Singapore sits at the crossroads of these themes – capital discipline, governance, and a policy push – to improve market depth. Duhra is constructive on the direction of travel, arguing the approach has been measured and has the backing of senior policymakers. He also highlights a cultural point that matters to institutional investors: the degree to which market stakeholders actively seek investor feedback and adapt market design accordingly.
Combined with strong capital returns from Singapore’s banks, dividends alongside buybacks, the market is increasingly presenting itself as a credible “income-plus-quality” allocation within Asia.
Two investment ideas
For global investors looking to diversify beyond US mega-cap tech firms, Asia’s opportunity set is widening. AI-linked champions remain central to global supply chains, but governance reforms and income dynamics are reshaping the investable universe.
The open debate is whether the region’s consumer is about to reassert itself.
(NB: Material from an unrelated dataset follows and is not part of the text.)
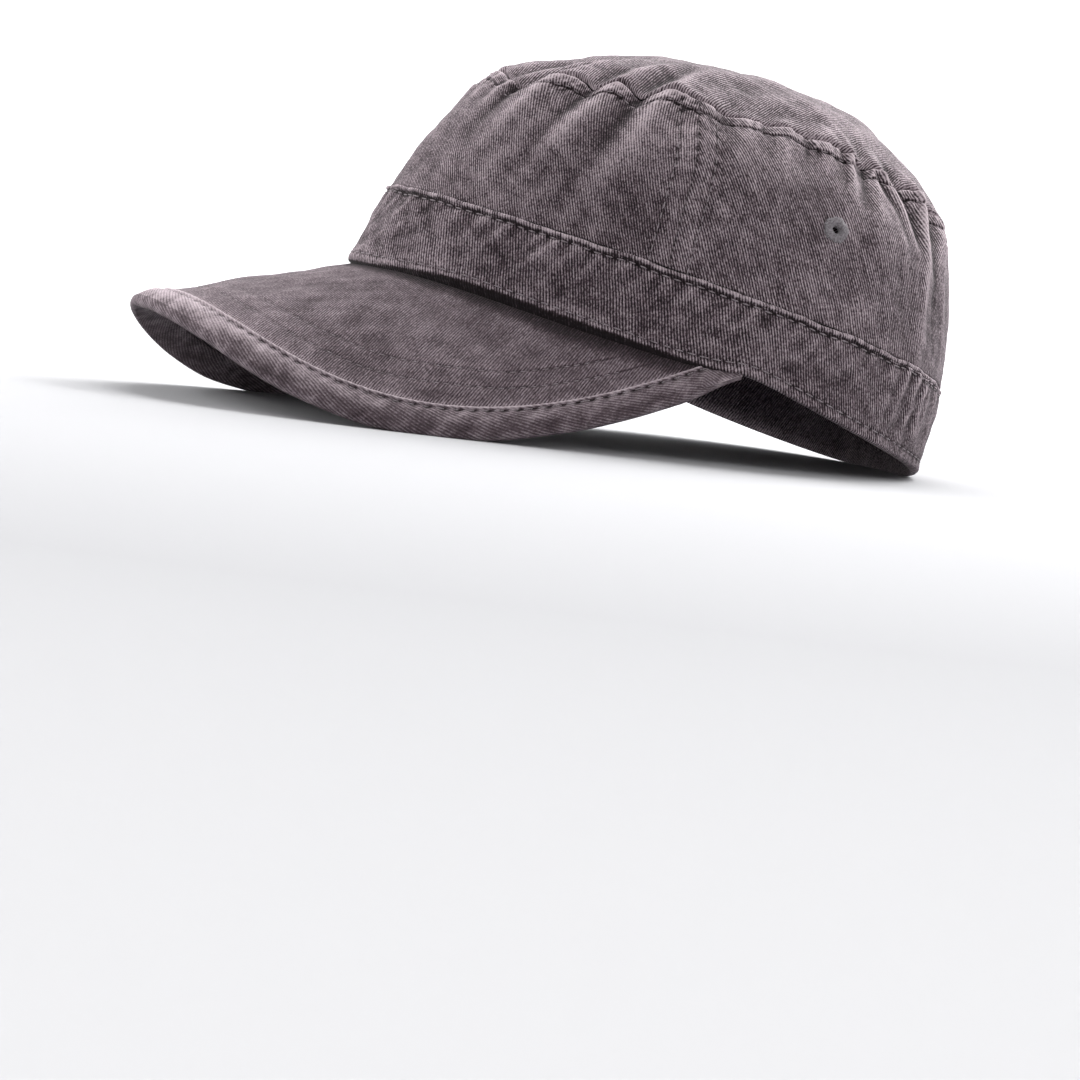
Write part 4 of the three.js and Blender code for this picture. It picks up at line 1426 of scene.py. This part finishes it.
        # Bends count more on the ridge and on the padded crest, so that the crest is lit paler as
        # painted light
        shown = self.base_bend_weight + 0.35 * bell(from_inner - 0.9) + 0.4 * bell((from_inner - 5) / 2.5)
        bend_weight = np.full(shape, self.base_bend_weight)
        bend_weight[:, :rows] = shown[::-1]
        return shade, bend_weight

    def border(self) -> bpy.types.Object:
        """Makes the padded border as one body, rounded over the peak's rim."""
        plan = self.border_plan()
        upper = self.border_face(plan)
        thick = lerp(self.corner_thick, 1.0, ease(plan.to_corner, 0, self.corner_long))
        thick = self.thick * thick
        outward = unit(plan.face[:, -1] - plan.face[:, -2])
        square = plan.normal[:, -1]
        turns = np.radians(np.linspace(12, 168, self.nose_rows))
        nose = [
            upper[:, -1] + thick / 2 * (square * (math.cos(turn) - 1) + outward * math.sin(turn))
            for turn in turns
        ]
        belly = 0.35 * np.sin(math.pi * plan.inner / self.border_width)
        below = plan.face - plan.normal * (thick + belly)[..., None]
        below = below[:, ::-1][:, ::2]
        points = np.concatenate([upper, np.stack(nose, 1), below, upper[:, :1]], 1)[::-1]
        round_edge = self.border_width + self.thick / 2 * turns + 0 * thick
        back = round_edge[:, -1:] + np.linspace(0.5, self.border_width, below.shape[1])
        wide = np.concatenate([plan.from_inner, round_edge, back, back[:, -1:] + 0.5], 1)[::-1]
        cloth = turned_cloth(plan.run[::-1] + 0 * wide, -wide, Grain.BORDER)
        whole_net = Net(points, cloth, *self.border_shading(plan, wide.shape))
        piece = ring_body("peak_border_cloth", whole_net, closed_ends=True)
        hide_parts("peak_border")
        self.nets["border_upper"] = Net(upper, cloth[:, :self.border_rows])
        return piece


@dataclass
class Eyelet:
    """A vent hole bound with close satin stitches through the cloth."""

    radius: float = 3.9
    bore: float = 1.3
    barrel: float = 2.35
    flange: float = 0.85
    clothing: float = 1.4
    threads: int = 46

    def build(self, name: str, middle: Array, normal: Array, up: Array) -> bpy.types.Object:
        """Makes one eyelet as a ring of thread.

        Args:
            name: the node that it stands for.
            middle: its middle on the cloth's outer face.
            normal: direction out of the cloth.
            up: direction up the panel.

        Returns:
            The eyelet.
        """
        columns = self.threads * 8 + 1
        turn = np.linspace(0, 2 * math.pi, columns)[:, None]
        half = self.clothing / 2
        mid = (self.radius + self.bore) / 2
        outline = np.array([
            (self.radius + 0.1, half - 0.25), (self.radius, half + 0.25),
            (self.radius - 0.35, half + 0.55), (mid + 0.4, half + self.flange),
            (mid - 0.2, half + self.flange + 0.05), (self.bore + 0.35, half + 0.6),
            (self.bore, half), (self.bore - 0.05, 0), (self.bore, -half),
            (self.bore + 0.35, -half - 0.6), (mid, -half - self.flange),
            (self.radius - 0.4, -half - 0.45), (self.radius, -half - 0.1),
            (self.barrel, -half + 0.1), (self.barrel, half - 0.1), (self.radius + 0.1, half - 0.25),
        ])
        strand = np.abs(np.cos(turn * self.threads / 2))
        wobble = 0.14 * np.sin(5 * turn + 0.7) + 0.1 * np.sin(11 * turn) + 0.07 * np.sin(17 * turn + 2)
        radii = outline[None, :, 0] + (0.2 * strand + wobble) * (outline[None, :, 0] > mid)
        lift = outline[None, :, 1] + (0.24 * strand + 0.5 * wobble) * (outline[None, :, 1] > half)
        side = unit(np.cross(up, normal))
        base = middle - normal * half
        points = (
            base + radii[..., None] * (np.cos(turn)[..., None] * side + np.sin(turn)[..., None] * up)
            + lift[..., None] * normal
        )
        points[-1] = points[0]
        cloth = np.stack([turn * mid + 0 * radii, radii], -1)
        piece = ring_body(f"{name}_stitching", Net(points[::-1], cloth), closed_ends=False)
        face_outwards(piece)
        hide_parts(name)
        return piece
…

Duhra’s caution reflects real household constraints and uneven job creation in parts of Southeast Asia.
Brewis’s optimism argues that disinflation, improving real incomes, and the prospect of lower rates can revive consumers across emerging Asia, and that markets may be under-pricing that possibility after a year dominated by AI, semiconductors, and commodities.
In other words, Asia may still be two-speed, but investors in 2026 could be forced to hold two ideas at once – the AI build-out is real, and the consumer cycle may be quietly rebuilding behind it.
However, while Asia’s structural themes, AI-driven capital flows, governance reform, and a potential consumer recovery remain intact, near-term market direction may now be shaped by the Iran crisis, which has since added fresh uncertainty to global markets, particularly around energy prices and geopolitical risk.